Yesterday, the freed British mercenary, Simon Mann called for the prosecution of the son of Margaret Thatcher, the former British Prime Minister, in his involvement in the 2004 Equatoguinean coup. Mann, 57, was sentenced to a 34-year prison term for planning a coup to overthrow the government of President Teodoro Obiang Nguema of the small Oil-rich Central African country, in 2008 but was pardoned Tuesday on humanitarian ground by the President.

Shortly after being released from prison, Mann said Mark Thatcher and a London-based Lebanese businessman, Calil, have to explain their parts in the failed coup. “…But as far as I’m concerned, I am very anxious that Calil, Thatcher and one or two of the others, should face justice. I am very happy to restate those things in court in the UK as a witness for the prosecution,” Mann said.

Mann lived in South Africa for many years, setting up two security companies that actively participated in civil wars across Africa -– guarding Angola oil infrastructures and engaging rebels in Sierra Leone.
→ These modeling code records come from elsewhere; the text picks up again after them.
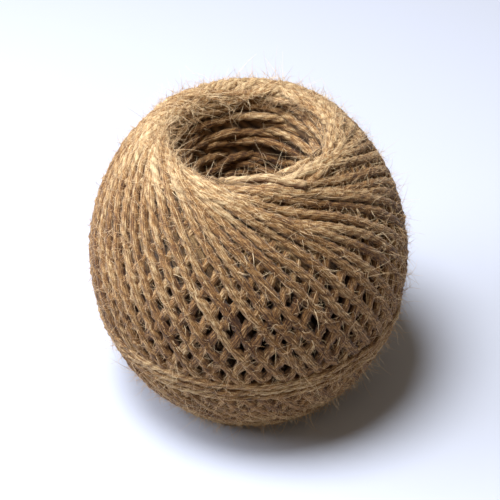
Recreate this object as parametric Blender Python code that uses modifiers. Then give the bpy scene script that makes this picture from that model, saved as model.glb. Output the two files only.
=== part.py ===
"""A ball of jute twine, cross-wound on a spindle that left a pull hole from top to bottom.

Metres, +Z up. The origin is the middle of the foot ring that the ball stands on, so the hole's axis is the Z axis.
The ball is one length of twine, so it is one solid: a turned ring, with the turns' crossings raised on its flank.
"""

import math
from collections import namedtuple

import bmesh
import bpy

MM = 0.001

# The wound form, measured from its middle height.
WAIST_RADIUS = 40.0 * MM  # the widest place, half way up
EGG_HALF_HEIGHT = 46.6 * MM  # where the flank's egg curve would close if the lips did not cut it off
CREST_HEIGHT = 38.2 * MM  # the top of each lip
LIP_OUTER_ROUND = 5.5 * MM  # the lip's rounding on the flank's side
LIP_INNER_ROUND = 3.0 * MM  # and on the hole's side
FOOT_PRESS = 0.8 * MM  # how much the ball's weight flattens the lower lip

# The winding.
TURNS_ROUND = 48  # strands of one direction that a level circle crosses
PIT_DEPTH = 2.2 * MM  # from a crossing down to the gap between four crossings
PIT_FADE_START = 22.0 * MM  # height where the gaps begin to close up, because the strands draw together
PIT_FADE_END = 32.0 * MM  # height where they have closed

# The belt of finishing turns round the flank, under the waist.
BELT_HEIGHT = -12.6 * MM
BELT_HALF_WIDTH = 2.4 * MM
BELT_RISE = 0.9 * MM

# The mouths of the hole: rings of deeper turns, each a step further down and in.
RING_TABLE = (
    # depth under the crest, radius of the hole there
    (5.8 * MM, 17.0 * MM),
    (9.4 * MM, 16.0 * MM),
    (12.6 * MM, 15.2 * MM),
    (16.0 * MM, 14.5 * MM),
)
RING_GROOVE = 1.3 * MM  # how far the gap between two rings runs back into the wall
NECK_RADIUS = 12.5 * MM  # the narrowest place, at middle height

ROUND_STEPS = 2 * TURNS_ROUND  # a crossing and a gap for each strand
OUTER_ARC_STEPS = 3  # straight pieces in the flank's side of a lip's rounding
INNER_ARC_STEPS = 2  # and in the hole's side
INNER_ARC_END = math.radians(165)  # where the lip's rounding meets the hole's wall, from the outward level
HALVINGS = 40
SLICE = 0.05 * MM  # height step when the strand's course is summed up

JUTE_COLOUR = (0.36, 0.22, 0.11, 1.0)

# One row of the turned section: pit is how far its gaps lie under its crossings, and number is even where a strand's
# crossing stands on the X axis and odd where a gap does.
Row = namedtuple("Row", "radius height pit number")


def flank_radius(height):
    return WAIST_RADIUS * math.sqrt(1 - (height / EGG_HALF_HEIGHT) ** 2)


def flank_normal(height):
    """Outward normal of the egg curve, as (radial, vertical)."""
    radial = flank_radius(height) / WAIST_RADIUS**2
    vertical = height / EGG_HALF_HEIGHT**2
    length = math.hypot(radial, vertical)
    return radial / length, vertical / length


def lip_join_height():
    """Height on the flank where a rounding that peaks at the crest touches the egg curve from inside."""
    low, high = 0.0, CREST_HEIGHT
    for _ in range(HALVINGS):
        middle = (low + high) / 2
        if middle - LIP_OUTER_ROUND * flank_normal(middle)[1] < CREST_HEIGHT - LIP_OUTER_ROUND:
            low = middle
        else:
            high = middle
    return low


LIP_JOIN_HEIGHT = lip_join_height()
CREST_RADIUS = flank_radius(LIP_JOIN_HEIGHT) - LIP_OUTER_ROUND * flank_normal(LIP_JOIN_HEIGHT)[0]


def crossing_heights():
    """Heights on the upper flank, from the waist up, of each row of crossings and gaps.

    A strand pulled tight on a turned form keeps its radius times the cosine of its slope the same all along, and it
    lies level where it rounds the lip, so that product is the crest's radius. Two strands that mirror each other
    meet each time both have gone half a strand's share of the circle.
    """
    share = math.pi / TURNS_ROUND
    heights = [0.0]
    turned = 0.0
    height = 0.0
    while height < PIT_FADE_END:
        radius = flank_radius(height)
        slope = -height / EGG_HALF_HEIGHT**2 * WAIST_RADIUS**2 / radius
        run = SLICE * math.hypot(1, slope)
        turned += run * CREST_RADIUS / (radius * math.sqrt(radius**2 - CREST_RADIUS**2))
        height += SLICE
        if turned >= share * len(heights):
            heights.append(height)
    return heights


def pit_depth(height):
    """Depth of the gaps in the row at this height: whole at the waist, and none near the lips."""
    fade = (PIT_FADE_END - abs(height)) / (PIT_FADE_END - PIT_FADE_START)
    return PIT_DEPTH * min(max(fade, 0.0), 1.0)


def flank_rows():
    """The flank's rows from the upper lip down to the lower one, with the belt in place of the row that it covers."""
    upper = list(enumerate(crossing_heights()))
    lower = [(number, -height) for number, height in upper[1:]]
    rows = []
    for number, height in [*reversed(upper), *lower]:
        if abs(height - BELT_HEIGHT) > BELT_HALF_WIDTH:
            rows.append(Row(flank_radius(height), height, pit_depth(height), number))
            continue
        for edge in (BELT_HEIGHT + BELT_HALF_WIDTH, BELT_HEIGHT - BELT_HALF_WIDTH):
            rows.append(Row(flank_radius(edge) + BELT_RISE, edge, 0.0, number))
    return rows


def lip_arc(round_radius, start, end, steps):
    """Points (radius, height) on one half of the upper lip's rounding, its two ends included."""
    centre_height = CREST_HEIGHT - round_radius
    angles = [start + (end - start) * step / steps for step in range(steps + 1)]
    return [
        (CREST_RADIUS + round_radius * math.cos(angle), centre_height + round_radius * math.sin(angle))
        for angle in angles
    ]


def mouth_points():
    """Points (radius, height) from the flank's top, over the upper lip and down the rings of the hole's mouth."""
    normal = flank_normal(LIP_JOIN_HEIGHT)
    outer_arc_start = math.atan2(normal[1], normal[0])
    outer_arc = lip_arc(LIP_OUTER_ROUND, outer_arc_start, math.pi / 2, OUTER_ARC_STEPS)
    inner_arc = lip_arc(LIP_INNER_ROUND, math.pi / 2, INNER_ARC_END, INNER_ARC_STEPS)
    points = outer_arc + inner_arc[1:]
    depth_before = CREST_HEIGHT - points[-1][1]
    radius_before = points[-1][0]
    for depth, radius in RING_TABLE:
        groove_radius = (radius_before + radius) / 2 + RING_GROOVE
        points.append((groove_radius, CREST_HEIGHT - (depth_before + depth) / 2))
        points.append((radius, CREST_HEIGHT - depth))
        depth_before, radius_before = depth, radius
    return points


def turned_rows():
    """All rows of the closed section, down the flank and up through the hole, with heights from the foot plane.

    Rows of the lower lip that would pass through the foot plane are pressed flat onto it.
    """
    mouth = mouth_points()
    through_hole = [(radius, -height) for radius, height in mouth]
    through_hole += [(NECK_RADIUS, 0.0)]
    through_hole += list(reversed(mouth))
    rows = flank_rows() + [Row(radius, height, 0.0, 0) for radius, height in through_hole]
    to_foot = CREST_HEIGHT - FOOT_PRESS
    return [row._replace(height=max(row.height + to_foot, 0.0)) for row in rows]


def turn_section(rows):
    """An object that is the section turned round the Z axis by a Screw modifier."""
    mesh = bpy.data.meshes.new("twine_section")
    count = len(rows)
    points = [(row.radius, 0.0, row.height) for row in rows]
    mesh.from_pydata(points, [(i, (i + 1) % count) for i in range(count)], [])
    row_index = mesh.attributes.new("row_index", "INT", "POINT")
    row_index.data.foreach_set("value", range(count))
    section = bpy.data.objects.new("twine_section", mesh)
    bpy.context.scene.collection.objects.link(section)
    screw = section.modifiers.new("turn", "SCREW")
    screw.axis = "Z"
    screw.angle = 2 * math.pi
    screw.steps = ROUND_STEPS
    screw.render_steps = ROUND_STEPS
    screw.use_merge_vertices = True
    screw.merge_threshold = 0.01 * MM
    return section


def wind_lattice(mesh, rows):
    """Gives the turned flank its crossings and gaps, which alternate round each row and from row to row.

    Each gap moves in along its normal, and each quad between four of them is cut from crossing to crossing, so that
    the ridge across it runs along a strand.
    """
    shape = bmesh.new()
    shape.from_mesh(mesh)
    shape.normal_update()
    row_layer = shape.verts.layers.int["row_index"]
    row_of = {vertex: rows[vertex[row_layer]] for vertex in shape.verts}

    def is_crossing(vertex):
        column = round(math.atan2(vertex.co.y, vertex.co.x) * ROUND_STEPS / (2 * math.pi))
        return (column + row_of[vertex].number) % 2 == 0

    for face in list(shape.faces):
        numbers = {row_of[vertex].number for vertex in face.verts}
        if max(numbers) - min(numbers) == 1:
            crossings = [vertex for vertex in face.verts if is_crossing(vertex)]
            bmesh.utils.face_split(face, crossings[0], crossings[1])
    moves = {
        vertex: -vertex.normal * row_of[vertex].pit for vertex in shape.verts if not is_crossing(vertex)
    }
    for vertex, move in moves.items():
        vertex.co += move
    shape.to_mesh(mesh)
    shape.free()


def jute_material():
    """Natural jute: a dry, matt bast fibre."""
    material = bpy.data.materials.new("jute")
    material.use_nodes = True
    shader = material.node_tree.nodes["Principled BSDF"]
    shader.inputs["Base Color"].default_value = JUTE_COLOUR
    shader.inputs["Roughness"].default_value = 0.9
    shader.inputs["Metallic"].default_value = 0.0
    return material


def make_ball(collection):
    rows = turned_rows()
    section = turn_section(rows)
    turned = section.evaluated_get(bpy.context.evaluated_depsgraph_get())
    mesh = bpy.data.meshes.new_from_object(turned)
    bpy.data.objects.remove(section)
    mesh.name = "twine_ball"
    wind_lattice(mesh, rows)
    mesh.shade_smooth()
    mesh.materials.append(jute_material())
    ball = bpy.data.objects.new("twine_ball", mesh)
    collection.objects.link(ball)
    return ball


def main():
    for old in list(bpy.data.objects):
        bpy.data.objects.remove(old)
    collection = bpy.data.collections.new("ball_of_twine")
    bpy.context.scene.collection.children.link(collection)
    make_ball(collection)


main()
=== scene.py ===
# %% [markdown]
# # A ball of jute twine
#
# One length of spun jute, wound crosswise on a spindle that has been drawn out, so a pull hole runs
# through the ball. This lesson builds what the eye meets: the dark wound mass inside, two layers of
# strands that really lie over each other, the belt of finishing turns, the rings of older turns down
# the hole, and the loose fibres. Everything is placed by the frame, in metres, with the ball's foot
# on the floor at the origin.

# %% Load the frame
import math
from collections import namedtuple
from functools import partial

import bpy
import numpy as np
from mathutils import Matrix, Vector


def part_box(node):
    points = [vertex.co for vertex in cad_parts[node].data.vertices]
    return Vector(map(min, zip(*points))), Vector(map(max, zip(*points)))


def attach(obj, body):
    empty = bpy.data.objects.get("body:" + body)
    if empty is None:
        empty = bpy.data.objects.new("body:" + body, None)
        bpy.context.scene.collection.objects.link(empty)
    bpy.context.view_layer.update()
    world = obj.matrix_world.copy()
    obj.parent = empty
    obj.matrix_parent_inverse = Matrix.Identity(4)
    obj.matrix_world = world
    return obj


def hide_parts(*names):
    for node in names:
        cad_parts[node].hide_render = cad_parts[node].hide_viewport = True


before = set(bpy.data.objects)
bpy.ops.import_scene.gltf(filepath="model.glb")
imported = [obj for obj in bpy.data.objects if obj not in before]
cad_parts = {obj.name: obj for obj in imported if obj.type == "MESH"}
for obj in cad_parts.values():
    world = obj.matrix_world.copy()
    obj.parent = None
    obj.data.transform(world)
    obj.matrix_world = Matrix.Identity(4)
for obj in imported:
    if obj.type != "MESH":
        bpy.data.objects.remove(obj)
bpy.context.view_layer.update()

MM = 0.001
dice = np.random.default_rng(48)

# %% [markdown]
# ## The size of the ball
#
# The frame gives the box of the plain solid that the ball replaces. From here on lengths are in
# millimetres and heights are taken from the waist, the widest place, because the ball is the same
# above it and below it. Its foot lip is pressed a little flat by the ball's own weight.

# %% Size of the ball
box_low, box_high = (np.array(corner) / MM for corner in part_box("twine_ball"))
FOOT_PRESS = 0.8
WAIST_RADIUS = (box_high[0] - box_low[0]) / 2
CREST = (box_high[2] - box_low[2] + FOOT_PRESS) / 2
WAIST_HEIGHT = box_high[2] - CREST
print("waist radius", round(WAIST_RADIUS, 2), "crest", round(CREST, 2))
print("the waist is at", round(WAIST_HEIGHT, 2))

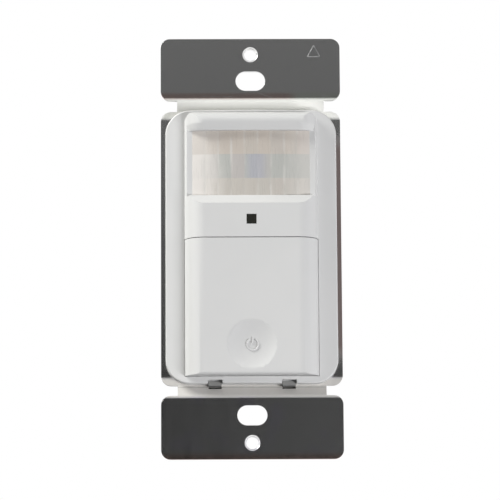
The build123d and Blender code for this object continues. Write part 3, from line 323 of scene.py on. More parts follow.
def lensFinish(looks):
    material, tree, shader, coordinates = startMaterial("milkyLens", looks)
    place = parted(tree, coordinates)
    x, z = place["X"], place["Z"]
    pitch = (lensHigh.x - lensLow.x) / looks["columns"]
    across = mathNode(tree, "DIVIDE", minus(tree, x, lensLow.x), pitch)
    above = mathNode(tree, "GREATER_THAN", z, looks["rowHigh"] * mm)
    below = mathNode(tree, "LESS_THAN", z, looks["rowLow"] * mm)
    # Three chances for each segment
    row = mathNode(tree, "MULTIPLY_ADD", above, 2.0, below)
    chance = addNode(tree, "ShaderNodeTexWhiteNoise", noise_dimensions="2D")
    tree.links.new(joined(tree, mathNode(tree, "FLOOR", across), row), chance.inputs["Vector"])
    chances = addNode(tree, "ShaderNodeSeparateColor")
    tree.links.new(chance.outputs["Color"], chances.inputs[0])
    warmChance, mauveChance, sideChance = chances.outputs
    soft = noiseAt(tree, coordinates, looks["soft"] * mm, detail=2.0, stretch=(1, 1, 0.4))
    # Rows, the outer ones warmer
    warmth = mathNode(tree, "MULTIPLY_ADD", warmChance, 0.45, times(tree, soft, 0.5))
    outer = larger(tree, above, times(tree, below, 0.6))
    warm = times(tree, outer, spread(tree, warmth, 0.15, 0.5, 0.45, 1.0))
    base = mixColours(tree, warm, looks["grey"], looks["cream"])
    base = mixColours(tree, spread(tree, mauveChance, 0.60, 1.0, 0, 0.5), base, looks["mauve"])
    # Bluish core in the middle row
    away = mathNode(tree, "ABSOLUTE", minus(tree, x, looks["core"] * mm))
    core = fade(tree, away, looks["coreSize"], looks["coreShare"], 0, smooth=True)
    core = times(tree, core, minus(tree, 1.0, larger(tree, above, below)))
    base = mixColours(tree, core, base, looks["blue"])
    # Paler towards the sides, most of all on the left
    shifted = mathNode(tree, "MULTIPLY_ADD", soft, 4 * mm, x)
    left = fade(tree, shifted, looks["leftZone"], high=looks["leftShare"], smooth=True)
    left = times(tree, left, mathNode(tree, "MULTIPLY_ADD", above, -0.35, 1.0))
    right = fade(tree, shifted, looks["rightZone"], high=looks["rightShare"], smooth=True)
    side = times(tree, larger(tree, left, right), spread(tree, sideChance, 0, 1, 0.75, 1.0))
    base = mixColours(tree, side, base, looks["pale"])
    # Pale ridges between the columns
    ridge = times(tree, mathNode(tree, "PINGPONG", across, 0.5), pitch)
    ridge = fade(tree, ridge, (0, looks["ridgeWidth"]), looks["ridgeShare"], 0, smooth=True)
    ridge = times(tree, ridge, spread(tree, soft, 0.42, 0.66, 0.05, 1.0))
    base = mixColours(tree, ridge, base, looks["ridge"])
    tree.links.new(base, shader.inputs["Base Color"])
    fine = noiseAt(tree, coordinates, looks["fine"] * mm, detail=2.0, stretch=(1, 1, 0.1))
    tree.links.new(spread(tree, fine, 0.3, 0.7, *looks["rough"]), shader.inputs["Roughness"])
    bumpFrom(tree, shader, fine, looks["depth"] * mm, 0.3)
    return material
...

In his trial last year, Simon Mann testified that Mark Thatcher funded a US$350,000 small plane to be used to transport the former opposition of Equatorial Guinea, Savero Moto, should the coup succeed.

Mann and Francois Mitterand are not the first people convicted of illegal arms deal to Africa. Last year, former Russian lieutenant, Viktor Bout, was arrested on charges of supplying arms to former Liberia president, Charles Taylor during the brutal civil war that consumed the country.

However, the freed Briton said he had been used as a pawn in the unsuccessful coup, while insisting that he was only the “manager not the architect” of the plot. These claims had earlier been denied by Thatcher who said, in his trial in 2005, that he knew nothing of the plot, but admitted in a South African court that he had unknowingly sponsored a mercenary operation on a sovereign state. He was fined a huge sum of money and given a suspended jail term.

Mr Mann, a trained soldier of the prestigious, Sandhurst, military academy in the UK, with sixty others were first arrested in 2004 in Zimbabwe after the plane they were traveling in was impounded. A court in Harare jailed them on ammunition charges, and in 2008 Mann was extradited to Equatorial Guinea where he confessed planning to overthrow the government of President Teodoro Obiang Nguema.

Mann, after spending only 15 months in a Malabo prison arrived yesterday in Britain and had expressed appreciation to the president of Equatorial Guinea. “I’m hugely grateful to President Obiang for releasing me. It’s the best, best early Christmas present I could have possible ever imagined,” he said. Among those pardoned is a South African, Nick du Toit.